Sınıfsız, sömürüsüz bir yaşam talebini yükselten devrimci gençleri kırarak tüketme politikası, iç ve dış sermaye sınıflarının temsilcisi olan tüm iktidarlar ve dolayısıyla AKP tarafından da yürekten benimseyip uygulanıyor.

Ama anımsanması gereken bir başka gerçek var. Sömürü düzeni son bulmadıkça ve Tevfik Fikret’in dediği gibi insanların düşünme yetenekleri yok edilmedikçe, gençlik, her zaman olduğu gibi, hem kendisine hem de ezilenlere karşı yapılan haksızlıklara direnecek. Baskı, sömürü, yok etme, ezme, asimilasyon politikaları sürdükçe, toplumun bu en dinamik kesimi, direnen tüm emekçi kesimler gibi, hattâ kimi zaman onlardan da önce, sesini yükseltmeye devam edecek.
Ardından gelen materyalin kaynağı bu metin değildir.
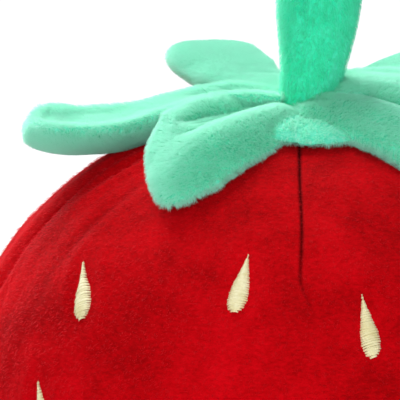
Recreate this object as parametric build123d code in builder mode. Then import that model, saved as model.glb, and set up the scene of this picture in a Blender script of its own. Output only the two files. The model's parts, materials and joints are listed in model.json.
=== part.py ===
from build123d import *
import os
from math import asin, cos, degrees, radians, sin, sqrt

# Strawberry-shaped plush cushion: a stuffed red body sewn from three panels, embroidered seeds, a padded
# green calyx with six leaves and a stuffed stem. Millimetres, +Z up, origin at the middle of the flat
# base, front towards -Y. An azimuth is measured from the front towards the right side (+X).

# Body: its outline is an upper and a lower arc that meet at the widest height
BODY_HEIGHT = 300.0
WIDEST_HEIGHT = 173.0
UPPER_RADIUS = BODY_HEIGHT - WIDEST_HEIGHT
FLAT_TOP_RADIUS = 12.0
BODY_RADIUS = FLAT_TOP_RADIUS + UPPER_RADIUS
LOWER_RADIUS = 215.0
LOWER_CENTRE = BODY_RADIUS - LOWER_RADIUS
BASE_ROUND = 16.0
PLUSH = 2.0
SIDE_SEAM = 77.0
BACK_SEAM = 180.0

# Embroidered seeds
SEED_LENGTH = 26.5
SEED_WIDTH = 8.6
SEED_RISE = 0.8
STITCH_REACH = 12.0
# azimuth, height and lean of each seed on the front panel, placed by hand
FRONT_SEEDS = [
    (-47, 245, -28), (-12, 253, 5), (12.5, 238, -4), (47, 243, 26),
    (-48, 198, -22), (-15, 197, -3), (14, 185, 2), (46, 193, 18),
    (-46, 149, -6), (-15, 144, 0), (15, 133, -2), (45, 141, 5),
    (-45, 98, 5), (-15, 92, 2), (15, 81, 0), (44, 90, -5), (0, 46, 0),
]
# columns of seeds on each back panel, alternately high and low
BACK_COLUMNS = [100, 127, 154]
BACK_TOP_ROW = 234.0
BACK_ROW_STEP = 52.0
BACK_ROWS = 4
COLUMN_DROP = 25.0

# Ladder stitches in the back seam
CLOSING_LOW = 60.0
CLOSING_STEP = 6.0
CLOSING_COUNT = 10
STITCH_LENGTH = 5.0
STITCH_WIDTH = 1.2
STITCH_RISE = 0.7

# Calyx centre
CROWN_RADIUS = 48.5
LEAF_PAD = 8.0
CLEAR = 0.3
HINGE_RADIUS = 45.0
CROWN_FLAT = HINGE_RADIUS - LEAF_PAD / 2 - CLEAR
HINGE_BEND = UPPER_RADIUS + CLEAR + LEAF_PAD / 2
HINGE_HEIGHT = WIDEST_HEIGHT + sqrt(HINGE_BEND**2 - (HINGE_RADIUS - FLAT_TOP_RADIUS) ** 2)
TACK_RADIUS = 30.0
TACK_LENGTH = 6.0

# Leaves
LEAF_SPINE = 61.0
LEAF_REACH = LEAF_SPINE + LEAF_PAD / 2
ROOT_HALF_WIDTH = 18.5
LEAF_HALF_WIDTH = 25.0
DRAPE_PITCH = -degrees(asin((HINGE_RADIUS - FLAT_TOP_RADIUS) / HINGE_BEND))
# name: azimuth, pitch at the root and bend radius along the leaf
LEAVES = {
    "leaf_left": (-93, -3, 600),
    "leaf_front_left": (-39, DRAPE_PITCH, HINGE_BEND),
    "leaf_front_right": (50, DRAPE_PITCH, HINGE_BEND),
    "leaf_right": (103, 8, 200),
    "leaf_back_left": (-150, 6, 500),
    "leaf_back_right": (154, 8, 500),
}

# Stem
STEM_ROOT_RADIUS = 11.0
STEM_TOP_RADIUS = 16.0
STEM_SHOULDER = 42.0
STEM_LEAN = 6.0
STEM_PIVOT = (4.5, 0.0, BODY_HEIGHT + PLUSH + CLEAR + STEM_ROOT_RADIUS)
STEM_HOLE = STEM_ROOT_RADIUS + 3.0


def meridian(azimuth):
    """The upright plane through the body's axis: x outwards, y up."""
    out = Vector(sin(radians(azimuth)), -cos(radians(azimuth)), 0)
    return Plane(origin=(0, 0, 0), x_dir=out, z_dir=out.cross(Vector(0, 0, 1)))


def surface_plane(azimuth, height, lean=0.0):
    """The plane that touches the body there: x along the surface to the right, y uphill."""
    if height > WIDEST_HEIGHT:
        rise = (height - WIDEST_HEIGHT) / UPPER_RADIUS
        run = sqrt(1 - rise**2)
        radius = FLAT_TOP_RADIUS + UPPER_RADIUS * run
    else:
        rise = (height - WIDEST_HEIGHT) / LOWER_RADIUS
        run = sqrt(1 - rise**2)
        radius = LOWER_CENTRE + LOWER_RADIUS * run
    side = Vector(cos(radians(azimuth)), sin(radians(azimuth)), 0)
    out = Vector(sin(radians(azimuth)), -cos(radians(azimuth)), 0)
    normal = out * run + Vector(0, 0, rise)
    uphill = normal.cross(side)
    across = side * cos(radians(lean)) - uphill * sin(radians(lean))
    return Plane(origin=out * radius + Vector(0, 0, height), x_dir=across, z_dir=normal)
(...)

Tekirdağ 2. nolu F tipinde 3 yıl tutuklu kaldıktan sonra yeni tahliye olan Yıldız Teknik Üniversitesi öğrencisi Baran Nayır, mektubunda “Çiçekleri koparabilirsiniz ama baharın gelişini engelleyemezsiniz” diyor.

Baran haklı. Er ya da geç bahar gelecek.

“Dindar ve kindar” nesillerle değil, sorgulayan, yaşama müdahale eden ve başkaldıran, kendilerine dayatılana boyun eğmeyen gençlerle.